I used to, I'd be sick, But never throw up.....
How odd. Usually motion sickness always leads to vomiting.
In the summer, in Virginia's countrysides, it's very easy to get motion sick, up & down and very hot.
Not for me, it just bored me and lulled me into leaning on the guy next to me.
I hate riding in the back of a car. I always get sick. When I was young, I tried all sorts of "remedies", including staring straight ahead, straight behind, at the back of my Mom's head... moving my feet back and forth to try to "trick" my mind into thinking I was moving.... that one kinda worked... mostly because I was looking at my feet on the floor, I suppose. The only one that really worked, however, was going to sleep.
Sleep? SLEEP? What kind of maniac are you?!!!

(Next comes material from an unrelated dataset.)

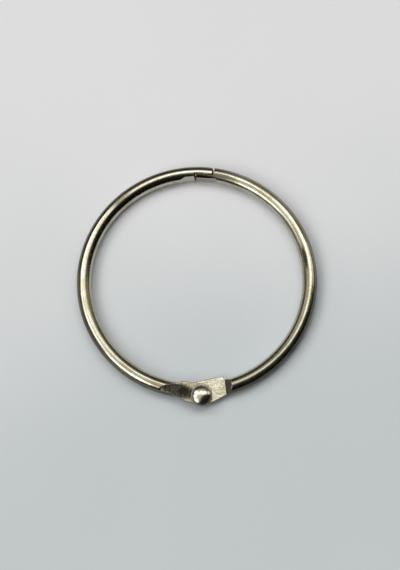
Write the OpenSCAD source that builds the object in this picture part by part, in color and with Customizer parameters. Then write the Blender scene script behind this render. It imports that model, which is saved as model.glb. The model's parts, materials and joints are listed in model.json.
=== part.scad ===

as long as i don't read in the car, i'm fine. i did, however, get vomited on by moo's little sister.
Hit her!
With a running chainsaw!
Named george.
<vidar 's arms are getting tired with all these spankings he has to give people.> <vidar spanks vishnu & ziggy>
Can you do anytig but actions?
Yes, you poopoo head!
Okay you headheadpoo!
Is that like head cheese?
Me not know.
You seem not to know a lot these days, vidar ol' boy..
Shup!
Okemlord.
Bjorn is /<ewl.
<vidar hugs vishnu & ziggy REAL hard, till their eyeballs bug out>
My eyeballs are hairy.
<orinoco hits moo's sister with a running chainsaw named george>
<ziggy hits orinoco with a small giraffe named bilbo who used to be a post box>
o kay....
That wad happi!
<vidar wonders how ziggy, not being at kami's on Fri, managed to get drunk>
<did you get drunk at kami's?>
Sort of. I didn't have enough Ale to get drunk, but I got drunk from tiredness.
<jasmine gives vidar the spanking of his life>
Ow! Don't hit the caneing scars!
With my pants down?
You would like that too much!
Only an addle-coved dustman would tell me that, barmy!
'Scuse me, but shouldn't we be talking about | | +---+ |\ /| --+-- --+-- | | | | | V | | . | \ / | | | | | | \ / | | | .| | | V +---+ | | --+-- | ? (P.S. did I screw up that picture? It looked like it but I have a wierd computer.)
No! THIS CONFERENCE IS NOT REALLY ABOUT VOMIT! GET IT THROUGH YOUR HEAD! IT'S ABOUT LIFE!
Listen, leatherhead, the joke was funny the first time but it's dead now. There are some people I'd like to see get scragged or put in the dead book, and you're one of them.